How will New England Yearly Meeting support this work? Our committee found that resources are scarce or nonexistent in some meetings and concentrated in others. Increasingly we have focused on the creation of a sourcebook, a resource for monthly meetings filled with writings, ideas, queries and questions, workshop tools, and initiatives to explore right action from around New England Yearly Meeting.

This manual was offered at New England Yearly Meeting sessions in draft form. It is a work in progress because we see no finish to those activities that are generating such energizing ideas and deepening experience. We are asking monthly meetings to take this book and make it their own—read it and add their own sections and material. We ask that they continue in this way to foster in their meetings and communities learning and inspiration toward unity with nature.

This committee will continue to assemble master files on the materials generated for New England Yearly Meeting and provide a section of the New England Yearly Meeting website for downloading the sourcebook [http://neym.org/nefun/sourcebk.html].

There are also experiences and projects across yearly meeting offering opportunities for action. For example, Equal Exchange offers fairly traded coffee, a term that includes organically grown products that support grassroots co-ops in El Salvador, Peru, Nicaragua, and Chiapas/Mexico. Other yearly meeting initiatives for peace—Friends Peace Team Project, Family Peace Projects, and Active Peace Zones—can support or suggest models for action on sustainability. The NEFUN workshop at yearly meeting sessions last year suggested an Alternatives to Consumption Project. One meeting did an "ecoteam" project during which five families met monthly to reduce their consumption and live more sustainably. The North American Friends Committee on Unity with Nature supports yearly meetings with ideas for the larger perspectives and connections to build synergies.

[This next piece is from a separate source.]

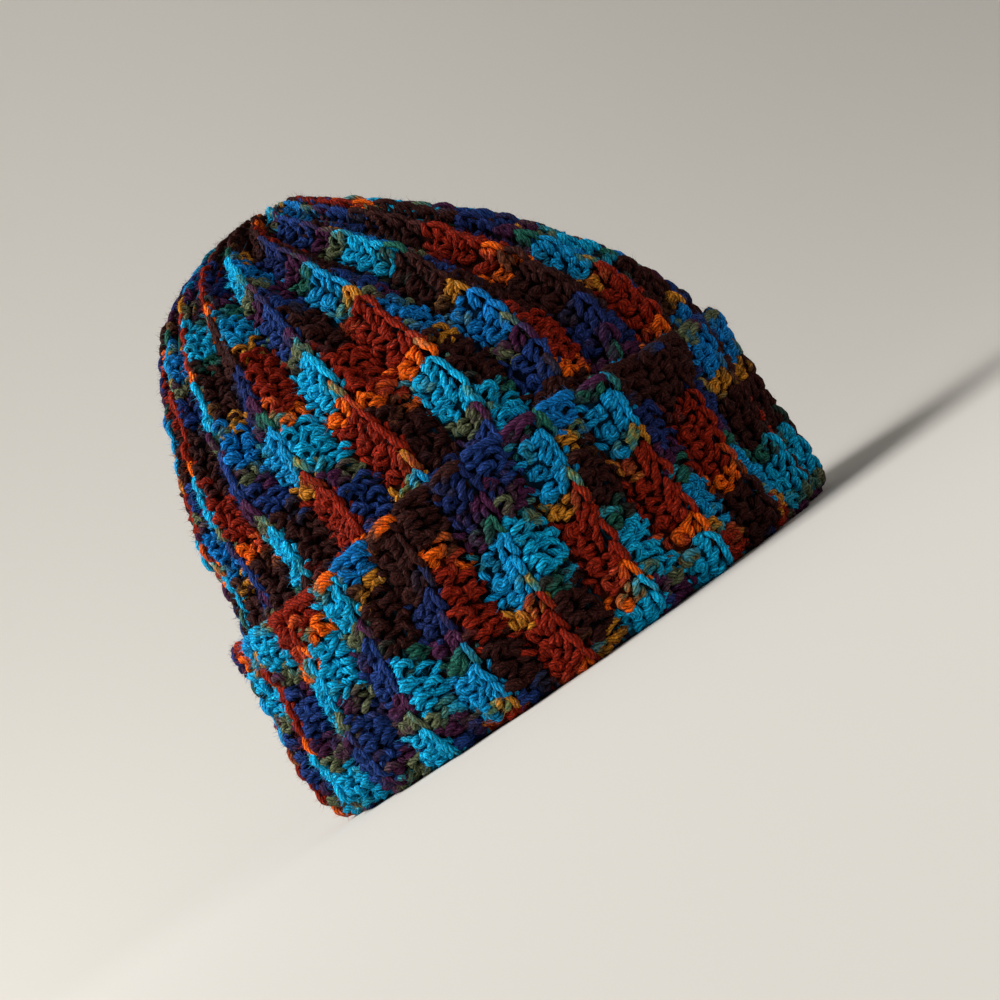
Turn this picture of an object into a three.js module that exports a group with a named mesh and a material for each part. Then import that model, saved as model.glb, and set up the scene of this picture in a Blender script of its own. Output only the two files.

We would like to see Friends become a model for discernment and action moving us toward sustainability, as we are on actions advancing peace and simplicity. However, it is worth noting that we are lagging behind other faith groups on this effort—the work of individual Friends notwithstanding.

We offer these queries to invite reflection: What is the long-term perspective? What can Quakers do to model a joyous, authentic, valuable, full-bodied life that is in harmony with the natural processes of renewal and replacement of what is used? What is our Friendly vision for a peaceful, green future? What are we called to do as monthly meetings to bring this vision to fruition? How can we best continue to focus the yearly meeting to hear whatever corporate action God asks of us?